The University of Texas Permian Basin published an article entitled “The Psychology of Smartphone Addiction.” It indicates that “the problem is dopamine.” This hormone serves as “the brain’s major reward and pleasure neurotransmitter.”
Dopamine is a catalyst for many types of addiction. The most popular, and destructive, illegal drugs cause injections of dopamine that users grow to both enjoy and then physically depend upon. Heroin, cocaine, methamphetamines, nicotine, and alcohol all spark dopamine “hits” from the brain.
Smartphone use, especially social media interactions, work in the same fashion.
The University of Texas P. B. article goes on to state that “after an initial rush of dopamine, there’s a dip like a craving. What goes up must come down.
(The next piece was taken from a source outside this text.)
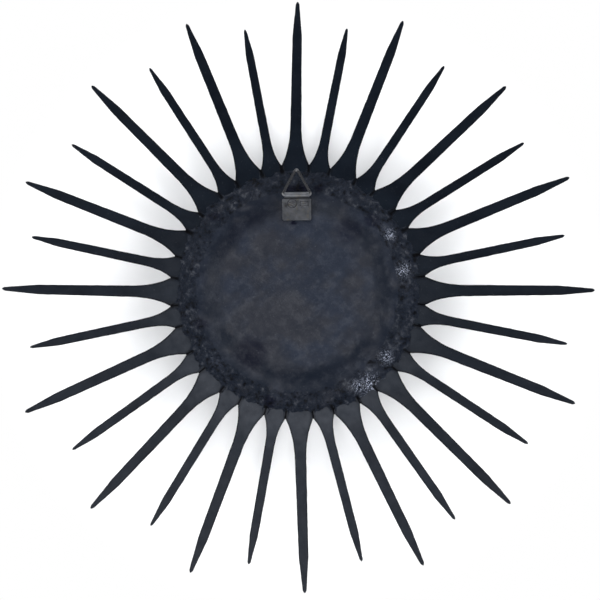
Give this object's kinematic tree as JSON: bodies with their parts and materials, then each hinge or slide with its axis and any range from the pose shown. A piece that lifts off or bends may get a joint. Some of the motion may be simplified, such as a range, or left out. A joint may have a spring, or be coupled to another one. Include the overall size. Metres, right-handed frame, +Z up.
{
  "type": "sunburst wall clock",
  "caption": "Round wall clock in a starburst of flat steel blades, long and short in turn, with a closed dished back, a wire hanging ring and a press-in battery clock in front.",
  "frame": {"origin": "middle of the flat back of the pan, on the axis of the hands", "axes": "+Z up as the clock hangs, -Y out of the dial towards the viewer, +Y towards the wall, +X to the right of someone reading the dial"},
  "size_m": [0.4084, 0.0414, 0.4084],
  "materials": {
    "black_paint": "satin blue-black enamel, brushed on",
    "pan_paint": "satin blue-black enamel, smoother on the pan",
    "filler": "lumpy body filler under the same paint",
    "gunmetal": "dark plated strip with faint heat colours",
    "nickel": "bright nickel wire with a bronze cast",
    "clear_lens": "clear",
    "dial_white": "matte warm white",
    "black_plastic": "fine moulded grain",
    "white_plastic": "acetal",
    "brass": "turned",
    "copper": "enamelled copper winding on a small board",
    "steel": "stamped",
    "magnet": "bonded magnet",
    "cell_wrap": null,
    "hand_black": "satin",
    "hand_red": "satin"
  },
  "bodies": {
    "frame": {"ray_01": "black_paint", "ray_02": "black_paint", "ray_03": "black_paint", "ray_04": "black_paint", "ray_05": "black_paint", "ray_06": "black_paint", "ray_07": "black_paint", "ray_08": "black_paint", "ray_09": "black_paint", "ray_10": "black_paint", "ray_11": "black_paint", "ray_12": "black_paint", "ray_13": "black_paint", "ray_14": "black_paint", "ray_15": "black_paint", "ray_16": "black_paint", "ray_17": "black_paint", "ray_18": "black_paint", "ray_19": "black_paint", "ray_20": "black_paint", "ray_21": "black_paint", "ray_22": "black_paint", "ray_23": "black_paint", "ray_24": "black_paint", "ray_25": "black_paint", "ray_26": "black_paint", "ray_27": "black_paint", "ray_28": "black_paint", "ray_29": "black_paint", "ray_30": "black_paint", "ray_31": "black_paint", "ray_32": "black_paint", "back_pan": "pan_paint", "filler_bead": "filler", "hub_ring": "black_paint", "hanger_strap": "gunmetal"},
    "hanging_ring": {"hanger_ring": "nickel"},
    "clock_insert": {"bezel": "black_paint", "lens": "clear_lens", "dial": "dial_white", "movement_case": "black_plastic", "movement_cover": "black_plastic", "mounting_nut": "brass", "battery": "cell_wrap", "battery_contact_positive": "steel", "battery_contact_negative": "steel", "coil_and_circuit": "copper", "stator": "steel"},
    "minute_hand": {"minute_hand": "hand_black", "minute_arbor": "brass"},
    "hour_hand": {"hour_hand": "hand_black", "hour_wheel": "white_plastic"},
    "second_hand": {"second_hand": "hand_red", "seconds_wheel": "white_plastic"},
    "motion_wheel": {"minute_wheel": "white_plastic"},
    "knob": {"setting_knob": "black_plastic"},
    "rotor": {"rotor": "magnet"},
    "intermediate_wheel": {"intermediate_wheel": "white_plastic"},
    "third_wheel": {"third_wheel": "white_plastic"},
    "centre_wheel": {"centre_wheel": "brass"}
  },
  "joints": [
    {"name": "ring_swing", "type": "hinge", "parent": "frame", "child": "hanging_ring", "pos_m": [0, -0.0009, 0.065], "axis": [-1, 0, 0], "range_deg": [-12, 130]},
    {"name": "insert_pull", "type": "slide", "parent": "frame", "child": "clock_insert", "axis": [0, -1, 0], "range_m": [0, 0.04]},
    {"name": "minute_hand_turn", "type": "hinge", "parent": "clock_insert", "child": "minute_hand", "pos_m": [0, -0.0324, 0], "axis": [0, 1, 0], "continuous": true},
    {"name": "hour_hand_turn", "type": "hinge", "parent": "clock_insert", "child": "hour_hand", "pos_m": [0, -0.0312, 0], "axis": [0, 1, 0], "continuous": true},
    {"name": "motion_wheel_turn", "type": "hinge", "parent": "clock_insert", "child": "motion_wheel", "pos_m": [0.00705, 0, 0.00257], "axis": [0, 1, 0], "continuous": true},
    {"name": "knob_turn", "type": "hinge", "parent": "clock_insert", "child": "knob", "pos_m": [0.01439, 0, 0.00524], "axis": [0, 1, 0], "continuous": true},
    {"name": "second_hand_turn", "type": "hinge", "parent": "clock_insert", "child": "second_hand", "pos_m": [0, -0.0336, 0], "axis": [0, 1, 0], "continuous": true},
    {"name": "intermediate_wheel_turn", "type": "hinge", "parent": "clock_insert", "child": "intermediate_wheel", "pos_m": [0, 0, 0.0072], "axis": [0, 1, 0], "continuous": true},
    {"name": "rotor_turn", "type": "hinge", "parent": "clock_insert", "child": "rotor", "pos_m": [0.00643, 0, 0.0126], "axis": [0, 1, 0], "continuous": true},
    {"name": "third_wheel_turn", "type": "hinge", "parent": "clock_insert", "child": "third_wheel", "pos_m": [-0.01015, 0, 0.00369], "axis": [0, 1, 0], "continuous": true},
    {"name": "centre_wheel_turn", "type": "hinge", "parent": "clock_insert", "child": "centre_wheel", "pos_m": [0, 0, 0], "axis": [0, 1, 0], "continuous": true}
  ],
  "couplings": [
    {"joint": "hour_hand_turn", "follows": "minute_hand_turn", "ratio": 0.083333},
    {"joint": "motion_wheel_turn", "follows": "minute_hand_turn", "ratio": -0.33333},
    {"joint": "knob_turn", "follows": "minute_hand_turn", "ratio": 0.85714},
    {"joint": "intermediate_wheel_turn", "follows": "second_hand_turn", "ratio": -5},
    {"joint": "rotor_turn", "follows": "second_hand_turn", "ratio": 30},
    {"joint": "third_wheel_turn", "follows": "second_hand_turn", "ratio": -0.13333},
    {"joint": "centre_wheel_turn", "follows": "second_hand_turn", "ratio": 0.016667}
  ]
}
If a person isn’t addicted, the craving passes, but if they continue binging, the brain compensates with lower and lower dips.”
Add to this the fact that many smartphone applications are designed to keep minds involved in activities that bring them some sort of profit. Others, especially those created in Communist China, actually seek to manipulate individuals and groups in Western society toward unhealthy and antagonistic attitudes about themselves, other people, and their countries.
There’s no need to go into the effects on the first generation to grow up with them since birth. The generation styled “Z’s” problems with academics and social interaction are well-documented.
So what is to be done?
Antero Garcia, an associate professor in Stanford University’s Graduate School of Education, wrote recently that digital technology tools “might be slowly poisoning us” and argues that “educational technology might, in fact, be making our schools worse.” He adds that “these tools reshape students’ bodies and their relation to the world around them” and “have become disembodied from their minds and hearts.”
He suggests that schools need to cut back on digital tools until determining which actually provide benefit while not harming the child or education in general, especially since digital tools cost money.
Although it’s tough to do so with the entire culture preaching their virtue, perhaps parents need to look at smartphones as if they were a dangerous drug with highly addictive qualities. Think about them in that contest before deciding on whether or not to allow a child to have one, the age in which they get them, and what limits to impose on use.
Children need phones for calling and texting, primarily to stay connected with parents and guardians. But parents need to think more about providing smartphones, given the powerful potential they have for shaping kids’ mental and physical health and how malevolent entities can use them to cause kids’ overt harm..
The future is here. Science and technology continue to expand at incredible rates. What is status quo now will be seen as obsolete by the day after tomorrow.
Science and technology, however, are not always beneficial. Nuclear power can light up – or blow up – a city. Smartphones can be a key to a world of knowledge or devices that dull the mind and senses, perhaps permanently.
Society needs to be more thoughtful and more careful with science and technology and not assume that advances are always automatically leading to something better.